During the last 15 yr, numerous studies have been devoted to characterizing aluminum complexing with the hydroxide ion Kuyunko et al 1983, Couturier et al 1984, Ragnarsdottir and Walther 1985, Apps et al 1989, Palmer and Wesolowski 1992, Palmer and Wesolowski 1993, Wesolowski 1992, Bourcier et al 1993, Castet et al 1993, Wesolowski and Palmer 1994, Walther 1997b, Bénézeth et al 2001, Palmer et al 2001, chloride Korzhinsky 1987, Baumgartner and Eugster 1988, fluoride Couturier 1986, Sanjuan and Michard 1987, Zaraisky and Soboleva 1997, and sodium Pascal and Anderson 1989, Azaroual et al 1996, Diakonov et al 1996. Moreover, recent studies have addressed aluminum complexation with aqueous silica Pokrovski et al 1996, Pokrovski et al 1998, Salvi et al 1998 and Al-F complexation in alkaline solutions (Tagirov et al., 2000). This large and growing body of data makes possible, probably for the first time, prediction of aluminum speciation in hydrothermal and orthomagmatic fluids.

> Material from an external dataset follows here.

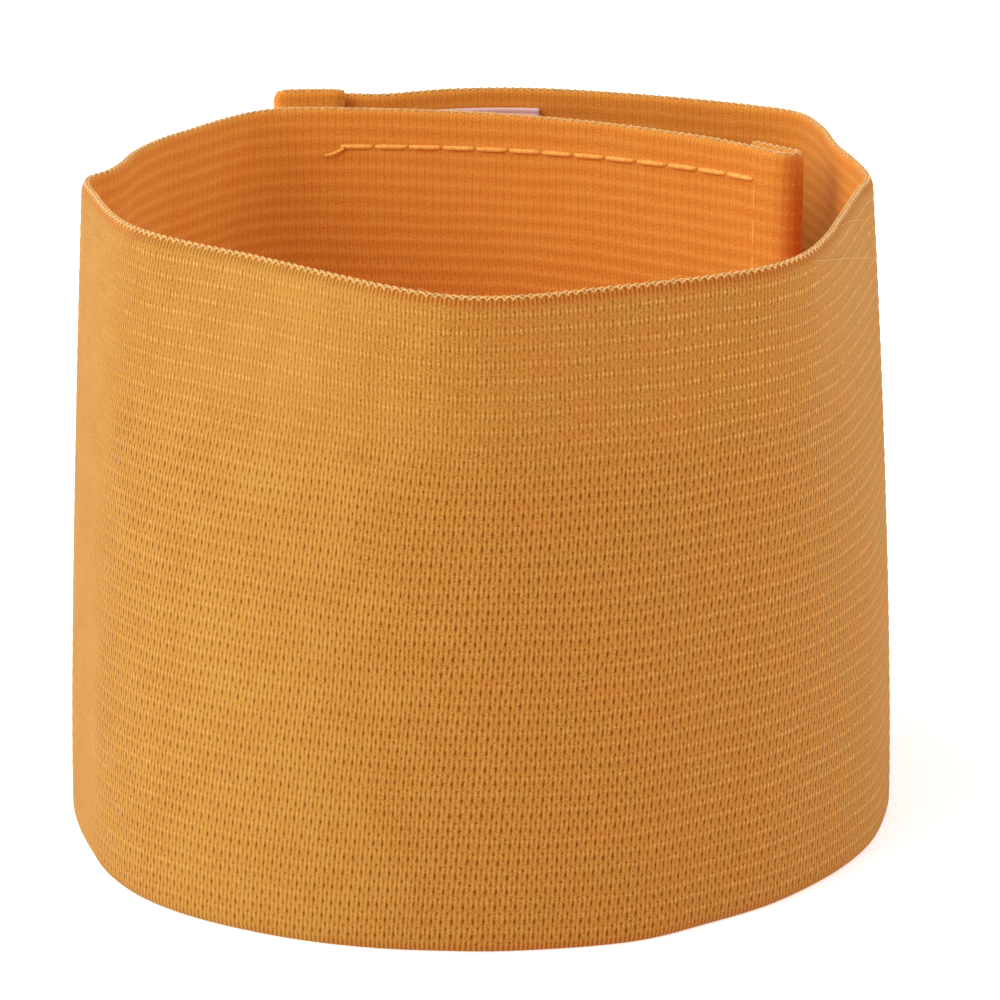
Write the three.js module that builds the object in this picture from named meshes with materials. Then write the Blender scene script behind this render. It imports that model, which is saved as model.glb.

The purpose of this article is to build on the experimental data available for Al³⁺, Al hydroxide complexes, and Al complexes formed with Na⁺, F⁻, SO₄²⁻, and SiO₂(aq) to compute Al speciation in crustal fluids ranging from moderate-temperature thermal waters to high-temperature/pressure metamorphic fluids. We hope that this work will lead to a more accurate characterization of the aqueous species that control aluminum transport at the conditions encountered in the Earth’s crust.